We need to get over a particularly shameful period in our history about which the tribunals continually remind us. Can we address the issue of the Kenny report, for which, according to the all-party committee, we would not need a referendum and can be implemented if the political will exists, and which should remove the enormous temptation that continues to pertain to such decisions? Despite the Minister's belief that all is well in local authorities, the temptation has not gone away. That is a fundamental source of many of the problems raised at the tribunals and the Government needs to address it because it will not go away of its own accord. I concur with Deputy Gilmore that legislation on whistleblowers is long overdue and I ask the Minister to support that.
The Deputy asked a number of separate questions. On the issue of behaving in a quasi-judicial manner, local authority members are often cautioned that they have to make decisions with planning specifically in mind. For example, that admonition is frequently given with regard to the operation of section 140 of the Planning Act 2000. Case law exists in which decisions of members have been struck down where they transgressed in that regard. That exists within the current arrangements.

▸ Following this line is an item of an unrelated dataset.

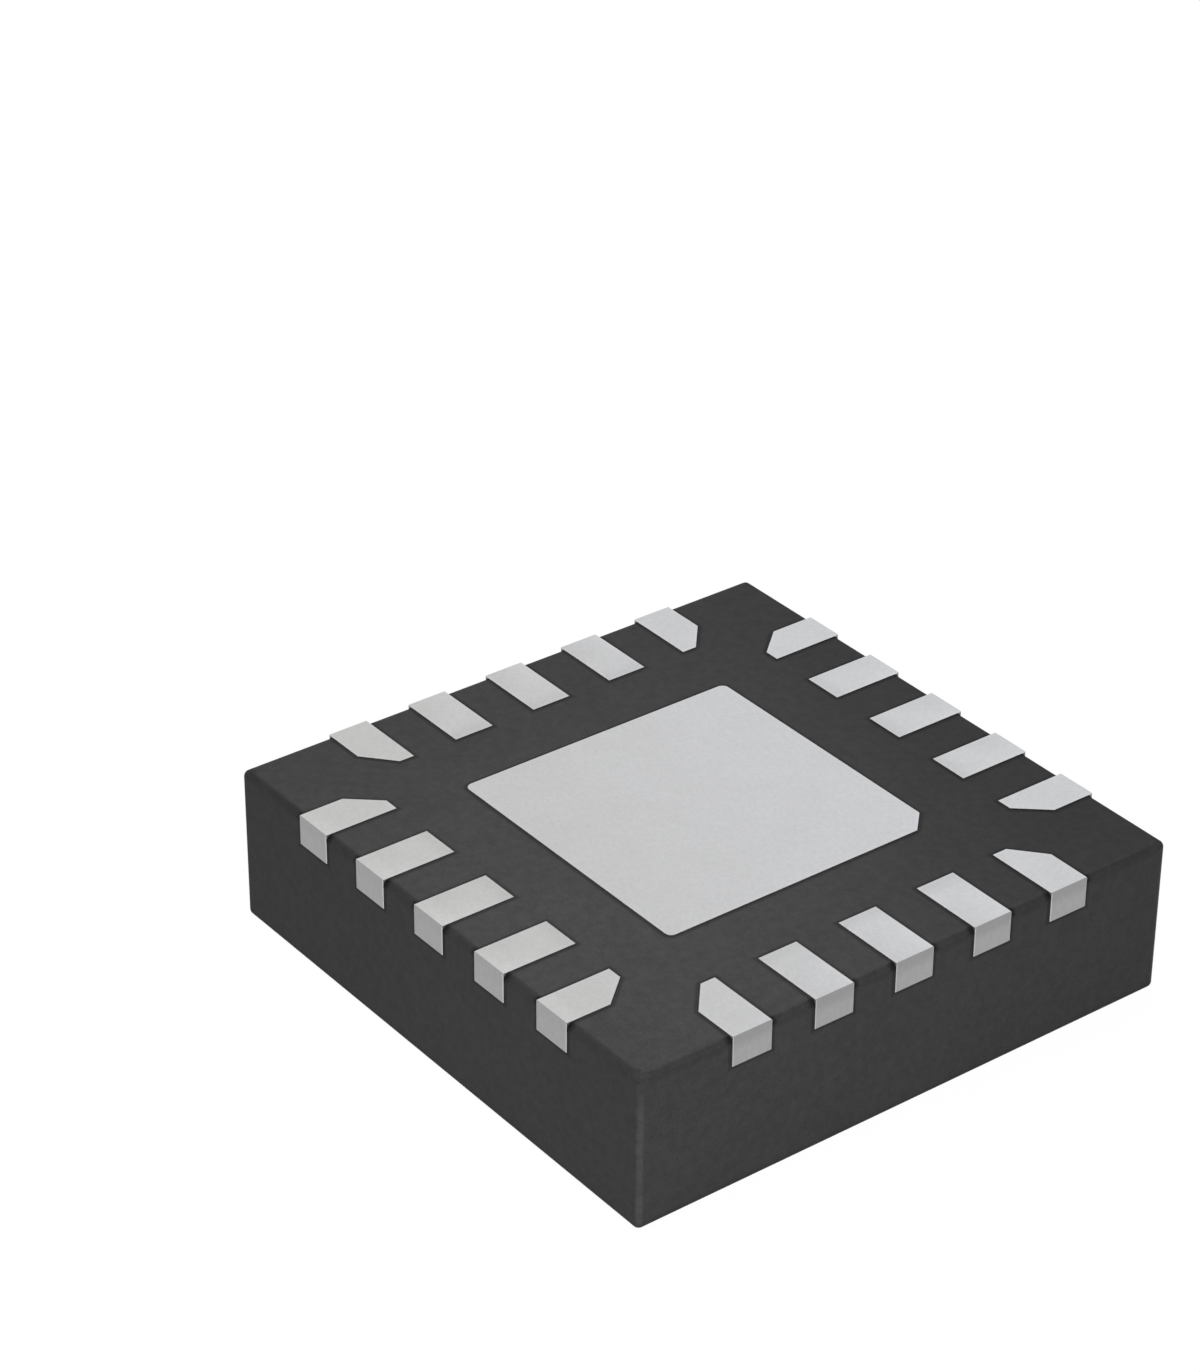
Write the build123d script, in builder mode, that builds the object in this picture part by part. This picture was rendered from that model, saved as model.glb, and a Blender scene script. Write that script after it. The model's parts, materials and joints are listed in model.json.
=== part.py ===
# Leadless battery charge controller chip: a moulded block with a row of leads on each of its four sides
# and an exposed thermal pad. It lies on its plain face, solder side up. The origin is the centre of the
# plain face and +Z points out of the solder side. All sizes are in millimetres.

from build123d import *

import os
from math import copysign, radians, sqrt, tan

# Lead rows
leads_per_side = 5
lead_pitch = 0.5
corner_margin = 0.664  # middle of an end lead to the next side face

# Lead frame: leads and paddle are etched from one strip
frame_thickness = 0.17
etched_thickness = 0.08  # left at the rims and tips, where the solder side is etched away
metal_proud = 0.006  # lands, lead ends and thermal pad stand this far out of the moulding

# Each lead
lead_width = 0.235
land_length = 0.43  # lead end to the inner end of the land
lead_nose = 0.12  # etched tip past the land, under the moulding
lead_flange = 0.03  # etched edge along both sides, which locks the lead in the moulding
flange_cover = 0.15  # moulding between a flange and the side face
end_cut_angle = 49  # cut corner of an end lead, against the lead's inner end

# Die paddle
paddle_gap = 0.17  # lead tips to the paddle's rim
paddle_rim = 0.105  # etched rim all round the thermal pad
pad_corner_radius = 0.04
pad_key = 0.115  # leg of the cut corner that marks lead 1
tie_bar_width = 0.15
tie_bar_gap = 0.116  # tie bar to the land of an end lead, at the land's inner end
tie_bar_cover = 0.05  # moulding between a tie bar's end and the side faces

# Die and adhesive
die_margin = 0.225  # paddle's edge to the die's edge
die_thickness = 0.20
bond_line = 0.025  # adhesive between die and paddle
adhesive_spread = 0.045  # past the die, at the paddle
adhesive_lip = 0.015  # past the die, at the die

# Bond wires, finer than a hair, so wire and ball are drawn with flats instead of round
wire_diameter = 0.025
wire_flats = 8
ball_diameter = 0.06
ball_flats = 12
ball_height = 0.016
ball_inset = 0.06  # die's edge to the middle of a ball
ball_row_margin = 0.285  # die's corner to the first ball of a row
loop_height = 0.16  # die's face to the middle of the wire at the top of its loop
loop_bend = 0.03  # legs of the bend where the wire turns off level
loop_shoulder = 0.12  # ball's middle to where the wire starts to fall
stitch_setback = 0.09  # lead's tip to the place where the wire lands
stitch_length = 0.07
stitch_width = 0.05
stitch_height = 0.008

# Moulding
loop_cover = 0.335  # plain face to the middle of the wire at the top of its loop
edge_radius = 0.035

# Heights, from the plain face up
die_face = loop_cover + loop_height
die_back = die_face + die_thickness
die_level = die_back + bond_line  # the frame's die side
land_level = die_level + frame_thickness
body_height = land_level - metal_proud

# Plan, from the middle of the chip outwards
row_length = (leads_per_side - 1) * lead_pitch
body_side = row_length + 2 * corner_margin
lead_end = body_side / 2 + metal_proud
land_tip = lead_end - land_length
lead_tip = land_tip - lead_nose
flange_end = body_side / 2 - flange_cover
flanged_width = lead_width + 2 * lead_flange
paddle_side = 2 * (lead_tip - paddle_gap)
pad_side = paddle_side - 2 * paddle_rim
tie_bar_reach = sqrt(2) * (body_side / 2 - tie_bar_cover) - tie_bar_width / 2
die_side = paddle_side - 2 * die_margin
ball_row_length = die_side - 2 * ball_row_margin

# Each side's leads keep to a wedge that clears the tie bars, which cuts a corner off the end leads. Its
# slope, and how far out its point is: for the lands, and for what is etched.
cut_slope = tan(radians(end_cut_angle))
land_wedge = land_tip - cut_slope * (land_tip - sqrt(2) * (tie_bar_width / 2 + tie_bar_gap))
etched_wedge = land_wedge - lead_flange * sqrt(1 + cut_slope**2)

diagonal = Axis((0, 0, 0), (1, 1, 0))
down = Vector(0, 0, -1)


# A plane at a height, with its x pointing out of the given side: +X, -Y, -X and +Y in turn
def side_plane(side, height):
    return Plane.XY.offset(height).rotated((0, 0, -90 * side))


# The middle of a lead along its side
def lead_offset(place):
    return row_length / 2 - place * lead_pitch


# Trims a sketch of a lead to the wedge, so that the end leads clear the tie bars
def keep_to_wedge(start):
    far = start + cut_slope * lead_end
    Polygon((start, 0), (far, lead_end), (far, -lead_end), align=None, mode=Mode.INTERSECT)


# Where the wire of a lead starts on the die, measured outwards and along the side
def ball_point(place):
    ball_pitch = ball_row_length / (leads_per_side - 1)
    return Vector(die_side / 2 - ball_inset, ball_row_length / 2 - place * ball_pitch)


# Where it lands: in the middle of what the tie bar's clearance leaves of the lead, a setback from its tip
def stitch_point(place):
    offset = lead_offset(place)
    inner_edge = abs(offset) - flanged_width / 2
    reach = max(lead_tip, etched_wedge + cut_slope * inner_edge) + stitch_setback
    outer_edge = min(abs(offset) + flanged_width / 2, (reach - etched_wedge) / cut_slope)
    return Vector(reach, copysign((inner_edge + outer_edge) / 2, offset))


os.makedirs("parts", exist_ok=True)
sealed_in = []

# Silicon die, with its circuit face down towards the plain face
with BuildPart() as silicon_die:
    with BuildSketch(Plane.XY.offset(die_face)):
        Rectangle(die_side, die_side)
    extrude(amount=die_thickness)
silicon_die.part.label = "silicon_die"
export_step(silicon_die.part, "parts/silicon_die.step")
sealed_in.append(silicon_die.part)

# Adhesive, squeezed out a little past the die and widest at the paddle
with BuildPart() as die_attach:
    with BuildSketch(Plane.XY.offset(die_back)):
        Rectangle(die_side + 2 * adhesive_lip, die_side + 2 * adhesive_lip)
    with BuildSketch(Plane.XY.offset(die_level)):
        Rectangle(die_side + 2 * adhesive_spread, die_side + 2 * adhesive_spread)
    loft()
die_attach.part.label = "die_attach"
export_step(die_attach.part, "parts/die_attach.step")
sealed_in.append(die_attach.part)

# Die paddle: the thermal pad at full thickness, its etched rim and four tie bars towards the corners
with BuildPart() as die_paddle:
    with BuildSketch(Plane.XY.offset(land_level)) as thermal_pad:
        Rectangle(pad_side, pad_side)
        fillet(thermal_pad.vertices().sort_by(diagonal)[:-1], radius=pad_corner_radius)
        chamfer(thermal_pad.vertices().sort_by(diagonal)[-1], length=pad_key)
    extrude(amount=-frame_thickness)
    with BuildSketch(Plane.XY.offset(die_level)):
        Rectangle(paddle_side, paddle_side)
        Rectangle(2 * tie_bar_reach, tie_bar_width, rotation=45)
        Rectangle(2 * tie_bar_reach, tie_bar_width, rotation=135)
    extrude(amount=etched_thickness)
die_paddle.part.label = "die_paddle"
export_step(die_paddle.part, "parts/die_paddle.step")
sealed_in.append(die_paddle.part)

# Leads and their wires, numbered clockwise as seen on the solder side, from the thermal pad's cut corner
for side in range(4):
    for place in range(leads_per_side):
        number = side * leads_per_side + place + 1
        offset = lead_offset(place)

        # Lead: the land at full thickness, and an etched nose and flanges that the moulding covers
        with BuildPart() as lead:
            with BuildSketch(side_plane(side, land_level)):
                with Locations((land_tip, offset)):
                    Rectangle(land_length, lead_width, align=(Align.MIN, Align.CENTER))
                keep_to_wedge(land_wedge)
            extrude(amount=-frame_thickness)
            with BuildSketch(side_plane(side, die_level)):
                with Locations((lead_tip, offset)):
                    Rectangle(flange_end - lead_tip, flanged_width, align=(Align.MIN, Align.CENTER))
                keep_to_wedge(etched_wedge)
            extrude(amount=etched_thickness)
        lead.part.label = f"lead_{number:02d}"
        export_step(lead.part, f"parts/lead_{number:02d}.step")
        sealed_in.append(lead.part)

        # Bond wire: a ball on the die, a loop, and a flattened stitch on the lead
        die_plane = side_plane(side, die_face)
        ball_centre = die_plane.from_local_coords(ball_point(place))
        run = die_plane.from_local_coords(stitch_point(place)) - ball_centre
        span = run.length
        drop = die_level - die_face
        run_per_fall = (span - loop_shoulder) / (loop_height + drop)
        loop_end = (span + run_per_fall * wire_diameter, -drop - wire_diameter)
        with BuildPart() as bond_wire:
            with BuildLine(Plane(ball_centre, x_dir=run, z_dir=run.cross(down))):
                Polyline(
                    (0, 0),
                    (0, loop_height - loop_bend),
                    (loop_bend, loop_height),
                    (loop_shoulder, loop_height),
                    loop_end,
                )
            with BuildSketch(Plane(ball_centre, x_dir=run, z_dir=down)):
                RegularPolygon(wire_diameter / 2, wire_flats)
            sweep(transition=Transition.RIGHT)
            split(bisect_by=Plane.XY.offset(die_level), keep=Keep.BOTTOM)
            with BuildSketch(Plane(ball_centre, x_dir=run, z_dir=down)):
                RegularPolygon(ball_diameter / 2, ball_flats)
            extrude(amount=ball_height)
            with BuildSketch(Plane(ball_centre + run - down * drop, x_dir=run, z_dir=down)):
                Rectangle(stitch_length, stitch_width)
                chamfer(vertices(), length=stitch_width / 4)
            extrude(amount=stitch_height)
        bond_wire.part.label = f"bond_wire_{number:02d}"
        export_step(bond_wire.part, f"parts/bond_wire_{number:02d}.step")
        sealed_in.append(bond_wire.part)

# Moulding: cast round everything else, with all its edges softly rounded
with BuildPart() as mould_body:
    with BuildSketch():
        Rectangle(body_side, body_side)
    extrude(amount=body_height)
    fillet(mould_body.edges(), radius=edge_radius)
    add(sealed_in, mode=Mode.SUBTRACT)
mould_body.part.label = "mould_body"
export_step(mould_body.part, "parts/mould_body.step")
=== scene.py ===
# Leadless battery charge controller chip, lying on its plain face with its solder side up.
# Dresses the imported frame. Metres, +Z out of the solder side, origin in the middle of the plain face.
import json
from math import cos, pi, radians, sin, sqrt, tan

import bmesh
import bpy
from mathutils import Matrix, Vector

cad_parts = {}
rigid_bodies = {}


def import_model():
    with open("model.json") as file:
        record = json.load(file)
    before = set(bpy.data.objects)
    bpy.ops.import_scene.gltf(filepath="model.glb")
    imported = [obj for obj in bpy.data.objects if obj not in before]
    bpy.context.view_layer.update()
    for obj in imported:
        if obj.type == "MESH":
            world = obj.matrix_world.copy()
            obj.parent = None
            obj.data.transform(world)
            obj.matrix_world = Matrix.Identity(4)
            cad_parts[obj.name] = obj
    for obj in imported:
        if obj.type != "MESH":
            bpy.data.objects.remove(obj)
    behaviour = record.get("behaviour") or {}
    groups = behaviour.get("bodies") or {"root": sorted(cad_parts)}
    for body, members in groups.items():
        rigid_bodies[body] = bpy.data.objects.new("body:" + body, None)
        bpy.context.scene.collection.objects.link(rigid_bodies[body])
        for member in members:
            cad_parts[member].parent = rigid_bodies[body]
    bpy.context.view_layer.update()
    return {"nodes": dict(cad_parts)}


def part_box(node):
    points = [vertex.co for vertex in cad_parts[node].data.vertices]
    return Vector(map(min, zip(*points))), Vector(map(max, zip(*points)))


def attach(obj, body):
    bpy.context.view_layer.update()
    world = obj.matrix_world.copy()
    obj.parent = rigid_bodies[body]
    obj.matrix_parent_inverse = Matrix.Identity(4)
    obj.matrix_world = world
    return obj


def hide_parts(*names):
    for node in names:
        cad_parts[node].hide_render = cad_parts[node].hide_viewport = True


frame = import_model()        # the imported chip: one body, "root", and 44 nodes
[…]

It exists in practice and strong county management teams certainly make recourse to it. On whether there should be a central point for dealing with ethical issues pertaining to local authorities, my understanding is that officials have been designated with this responsibility, although the code has only recently been introduced in a number of local authorities. I will find out whether it is a general practice because I concur with the Deputy that there should be a senior official in the local authority who can be consulted in a value free manner.
On the Kenny report, the Deputy will be aware of the differing opinions on the issue of constitutionality but I suggest that we will not discuss these today.